There’s a way a cat cries when you have them in the car on the way to an appointment. A plaintive yowl that gets into your bones.
“Aww, it’s okay. You’ll be fine. I love you,” I say to mine. I reach behind my seat and put my hand next to the bars. He smells it, rubs his face against my fingers, and then yowls even louder.
“I don’t think that helped,” I say to my partner, who is driving the car.
“Not at all,” he replies. “He’s just going to be upset for a while.”
I let out a sigh, look out my window. I would give anything to be able to explain to him why we’ve subjected him to the torture of the car. I would tell him about the tumors and how they’re why he isn’t feeling well. I’d tell him that taking him to the animal hospital is scary but that the doctors are optimistic that they can fix him up. Give him a good life for a while yet. That he’ll feel better soon here. That we’re not torturing him, just trying to help him.
But I can’t. He’s not even as good at understanding tone of voice as my other cat — who actually knows a bunch of words (most of them related to food). So no matter how many times I try to be soothing or explain, he yowls and yowls. Even once the car stops.

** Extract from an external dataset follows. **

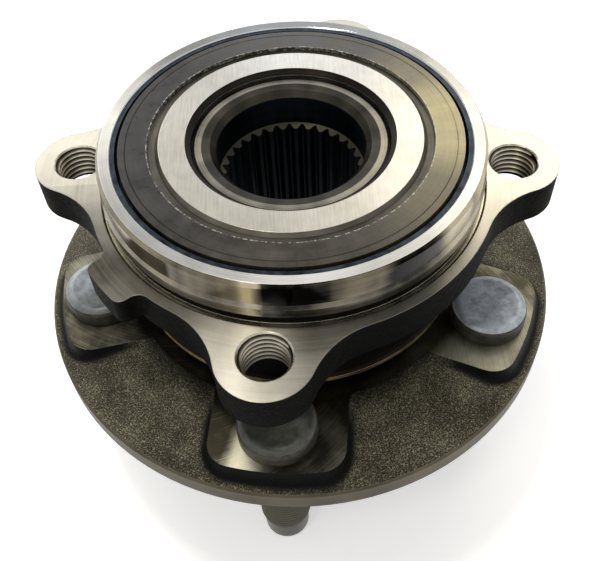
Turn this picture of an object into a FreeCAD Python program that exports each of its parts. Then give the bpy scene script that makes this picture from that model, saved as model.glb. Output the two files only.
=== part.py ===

On one hand, I’m glad. It means that he can’t dread what comes next. That he won’t worry about his illness, not in the same way a human would.
I comfort myself by reminding myself that if I were the patient, this is the treatment I’d want. It’s what I’d choose for myself if I were the one sick.
But it’s still hard.
“I’ll be back for you on Friday,” I say to him as we wait for the tech to come out to our car and get him.
He has no clue what I’m saying. I can tell he’s nervous. So am I.
I feel empty as we’re driving home without him. Both of my cats are elderly — I know what that means. But it still hurts in the moment, as you’re dealing with illness — and mortality, its spectral twin always waiting in the wings.
Accepting reality doesn’t mean it always feels good.